* BEGIN DATA RECORDS *

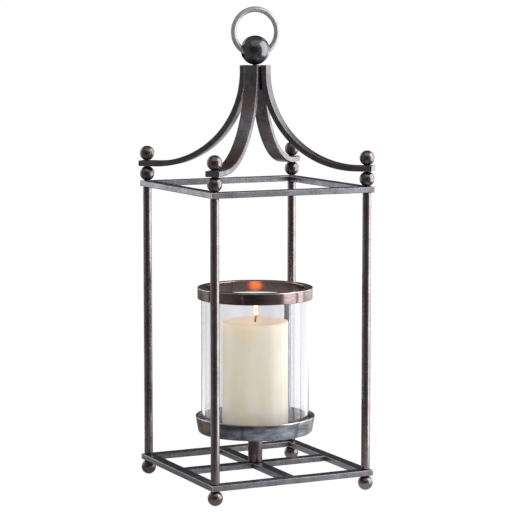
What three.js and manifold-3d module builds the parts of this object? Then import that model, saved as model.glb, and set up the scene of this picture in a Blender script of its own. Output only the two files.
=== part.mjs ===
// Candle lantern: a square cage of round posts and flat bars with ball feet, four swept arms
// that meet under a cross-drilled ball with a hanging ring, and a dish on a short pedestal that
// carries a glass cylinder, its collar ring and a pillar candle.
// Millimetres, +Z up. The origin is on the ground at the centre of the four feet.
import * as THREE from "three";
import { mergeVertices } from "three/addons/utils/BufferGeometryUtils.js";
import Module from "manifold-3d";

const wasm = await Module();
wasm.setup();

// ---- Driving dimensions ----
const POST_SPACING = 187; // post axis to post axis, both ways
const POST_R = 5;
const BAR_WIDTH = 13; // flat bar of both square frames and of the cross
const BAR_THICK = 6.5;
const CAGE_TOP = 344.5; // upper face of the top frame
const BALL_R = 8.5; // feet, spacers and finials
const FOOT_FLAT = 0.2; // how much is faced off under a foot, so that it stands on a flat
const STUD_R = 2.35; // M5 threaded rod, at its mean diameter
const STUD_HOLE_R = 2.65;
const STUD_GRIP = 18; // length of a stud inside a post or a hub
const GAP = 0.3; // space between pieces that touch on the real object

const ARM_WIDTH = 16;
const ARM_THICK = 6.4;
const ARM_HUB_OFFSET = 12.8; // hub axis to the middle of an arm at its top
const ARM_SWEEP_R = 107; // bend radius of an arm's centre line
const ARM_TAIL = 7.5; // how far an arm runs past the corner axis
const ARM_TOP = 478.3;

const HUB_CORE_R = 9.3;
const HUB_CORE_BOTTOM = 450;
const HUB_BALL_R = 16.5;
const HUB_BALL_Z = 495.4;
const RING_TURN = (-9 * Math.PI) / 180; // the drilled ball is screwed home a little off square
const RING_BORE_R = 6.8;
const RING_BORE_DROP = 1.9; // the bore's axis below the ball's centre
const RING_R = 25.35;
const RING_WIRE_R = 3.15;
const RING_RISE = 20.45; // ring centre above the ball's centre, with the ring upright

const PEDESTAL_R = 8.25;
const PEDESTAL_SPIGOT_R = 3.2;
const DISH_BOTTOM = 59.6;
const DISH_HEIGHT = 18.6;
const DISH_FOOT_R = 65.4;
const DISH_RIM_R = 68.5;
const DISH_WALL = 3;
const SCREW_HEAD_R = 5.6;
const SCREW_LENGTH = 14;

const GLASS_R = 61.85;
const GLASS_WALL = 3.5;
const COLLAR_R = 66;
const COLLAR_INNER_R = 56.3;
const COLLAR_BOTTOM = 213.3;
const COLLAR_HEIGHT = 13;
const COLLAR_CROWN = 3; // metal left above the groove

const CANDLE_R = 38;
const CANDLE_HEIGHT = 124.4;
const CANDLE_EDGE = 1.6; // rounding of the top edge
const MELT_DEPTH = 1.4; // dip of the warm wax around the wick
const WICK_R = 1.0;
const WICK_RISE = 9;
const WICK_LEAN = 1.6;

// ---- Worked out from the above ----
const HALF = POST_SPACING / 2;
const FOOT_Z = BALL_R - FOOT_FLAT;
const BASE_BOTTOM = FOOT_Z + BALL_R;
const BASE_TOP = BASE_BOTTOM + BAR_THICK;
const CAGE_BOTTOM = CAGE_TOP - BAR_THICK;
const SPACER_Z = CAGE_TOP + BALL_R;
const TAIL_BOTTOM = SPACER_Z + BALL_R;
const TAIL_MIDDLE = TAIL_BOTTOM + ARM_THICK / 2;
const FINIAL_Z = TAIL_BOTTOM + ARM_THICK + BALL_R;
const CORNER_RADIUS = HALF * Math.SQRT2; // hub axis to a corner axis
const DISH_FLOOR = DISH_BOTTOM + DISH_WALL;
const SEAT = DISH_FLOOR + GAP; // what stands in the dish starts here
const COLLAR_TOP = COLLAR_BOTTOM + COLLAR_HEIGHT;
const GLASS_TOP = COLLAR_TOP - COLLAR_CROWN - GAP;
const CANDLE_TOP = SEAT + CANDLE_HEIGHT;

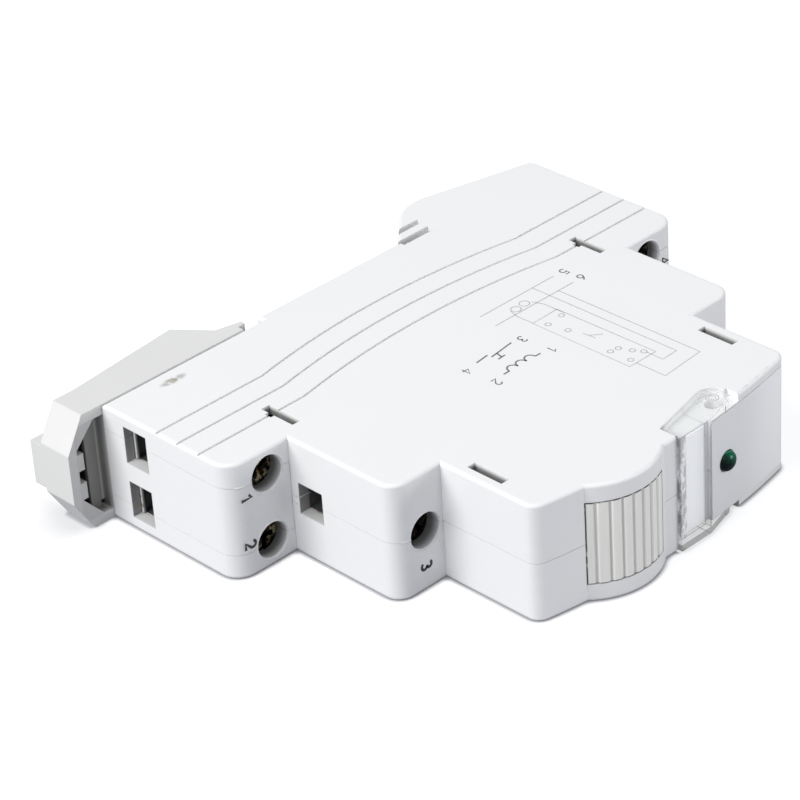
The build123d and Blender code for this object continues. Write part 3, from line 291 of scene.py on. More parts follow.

* END DATA RECORDS *

■ TASK DESCRIPTION
Copy out every line where the word "from" occurs.

■ SOLUTION TO THIS PROBLEM
import * as THREE from "three";
import { mergeVertices } from "three/addons/utils/BufferGeometryUtils.js";
import Module from "manifold-3d";
// ---- Worked out from the above ----
The build123d and Blender code for this object continues. Write part 3, from line 291 of scene.py on. More parts follow.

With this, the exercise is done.